# Outside Cooktop



## merlotman (Dec 28, 2004)

Our new 23RS has an outside two burner cooktop. Can anyone tell me if this is a High pressure or Low pressure setup?


----------



## California Jim (Dec 11, 2003)

It's low pressure and regulated by the controller on the bottles.


----------



## Y-Guy (Jan 30, 2004)

Low Pressure, wish it was high pressure though would boil water much faster if it was. Our old PopUp had inside low pressure and outside high and it was great.


----------



## hatcityhosehauler (Feb 13, 2004)

It is low pressure, I believe 11" of water column.

Tim


----------



## Thor (Apr 7, 2004)

Low pressure for sure. Anything past the regulator is low pressure which is approx. 11" of water.

Thor


----------



## mjs518 (Oct 24, 2004)

M-man,
Don't forget there is a lever you have to turn under the camper after you plug in the hose. It is not very obvious.
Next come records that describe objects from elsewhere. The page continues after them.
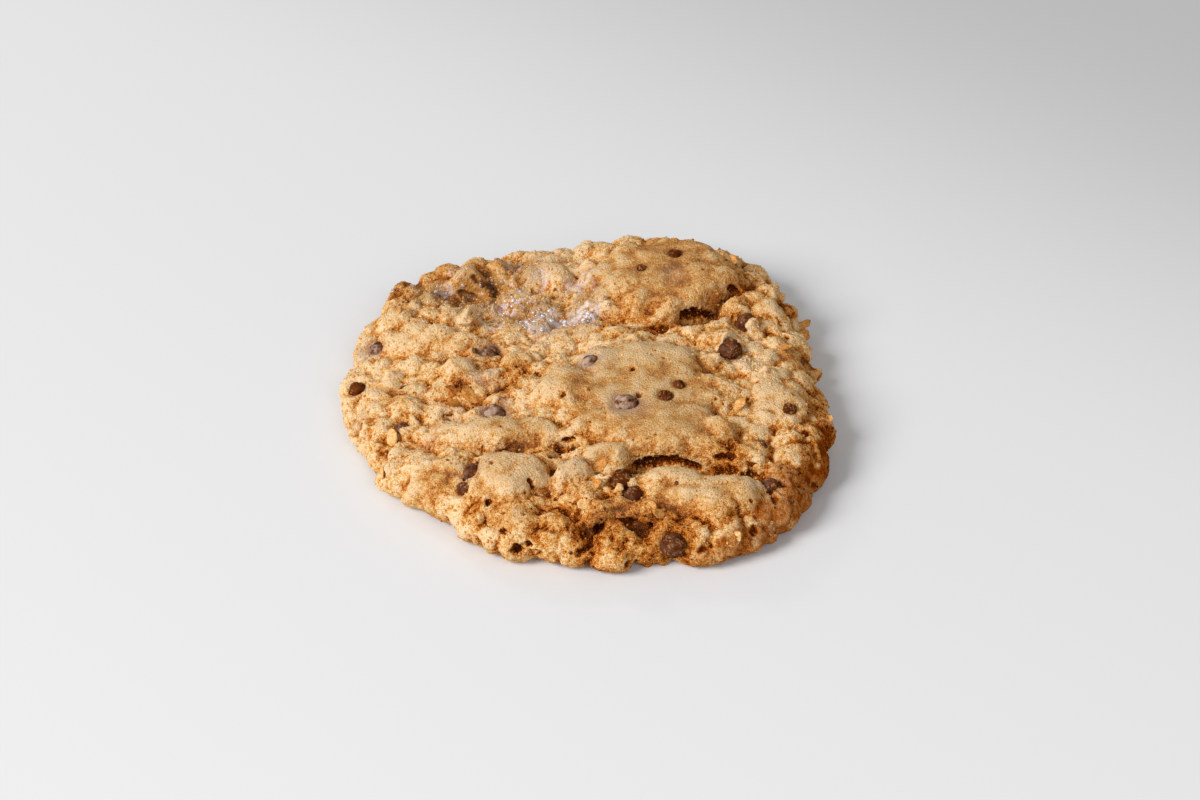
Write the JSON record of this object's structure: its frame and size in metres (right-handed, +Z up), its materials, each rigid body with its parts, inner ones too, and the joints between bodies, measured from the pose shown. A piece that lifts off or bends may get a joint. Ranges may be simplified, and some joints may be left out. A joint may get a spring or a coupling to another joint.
{
  "type": "oatmeal cookie with chocolate chips",
  "caption": "Flat, craggy baked oatmeal cookie with an uneven round outline, smooth crust plates, crumb lumps and small chocolate chips half sunk in its top.",
  "frame": {"origin": "on the flat underside, under the middle of the cookie", "axes": "+Z up through the cookie's thickness, +X to the right and +Y to the back as the picture shows it"},
  "size_m": [0.09, 0.0954, 0.0149],
  "materials": {
    "crust": "dry, crumbly baked crust, matte"
  },
  "bodies": {
    "root": {"cookie": "crust"}
  },
  "joints": []
}
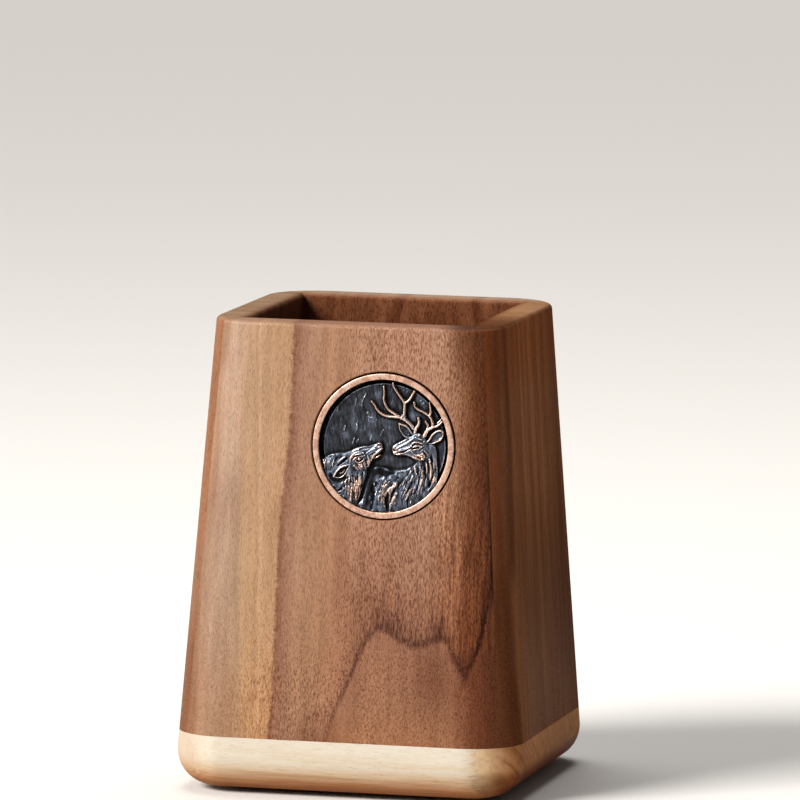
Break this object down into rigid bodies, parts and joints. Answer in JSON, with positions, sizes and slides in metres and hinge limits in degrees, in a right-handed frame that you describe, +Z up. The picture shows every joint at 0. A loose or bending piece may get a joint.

I did'nt remember it from the demo at the dealer and the first time I went to use the outside stove I was baffled for a good while till I finally discoved the tiny lever near the hose hook-up.


----------



## NDJollyMon (Aug 22, 2003)

It's RLPALSC.

Really Low Pressure Almost Like Solar Cooking!


----------



## BigBadBrain (Aug 26, 2004)

Having my camper parked elsewhere is a pain - can someone tell me if the connector to the cook stove matches a typical propane fitting? I can't remember what it looks like. If it does, could you use a small bottle if you wanted?

BBB


----------



## vdub (Jun 19, 2004)

I suspect your connecter is like mine. You can't use a small bottle with the fittings that come with it. I wanted to put a Y-adapter (no relation to Y-guy) on so that I could have an extra hose to feed my bbq. I have discovered that the connectors are more difficult to find than I had expected. But, like you, my rig is stored a long way away. It would be much easier to match something up if I could make several trips back and forth to the store.


----------



## hatcityhosehauler (Feb 13, 2004)

The connection for the outside stove is of the quick connect style. One of our members was able to get a Y-fitting made. I think it was Thor. Hopefully, he will add to this.

Tim


----------



## Y-Guy (Jan 30, 2004)

I just saw the new stoves with the sink/shower. Interesting idea, not sure I like it though to be honest. The shower has been removed from the other side, the new shower is behind the stove combo, and include a small "bowl" to be used like a sink. So now if you want to rinse off you end up with the water all over the ground under your awning. Bad idea if you ask me. It includes a new wood cutting board that slides out on either side. I am not a fan of wood cutting boards, so I wish they had kept the plastic. Overall the whole sink/shower bit is the only thing I didn't and wouldn't care for.


----------



## hatcityhosehauler (Feb 13, 2004)

Y, I think the outside shower is still on the street side, the shower head near the stove is an additional outlet. I think Ymryl has the stove "sink" on his new 28RSS, and still has the outside shower on the other side. Hopefully Paul will confirm this.

Tim


----------



## NDJollyMon (Aug 22, 2003)

I'm holding out for a real "wet bar" on the outside!


----------



## BigBadBrain (Aug 26, 2004)

And a BAR MAID!


----------



## Y-Guy (Jan 30, 2004)

At least on the 30' it was the only one according to my dealer, he was a bit surprised they had moved it. Might be on the 'family' trailers, but maybe on the others they are eliminating them.


----------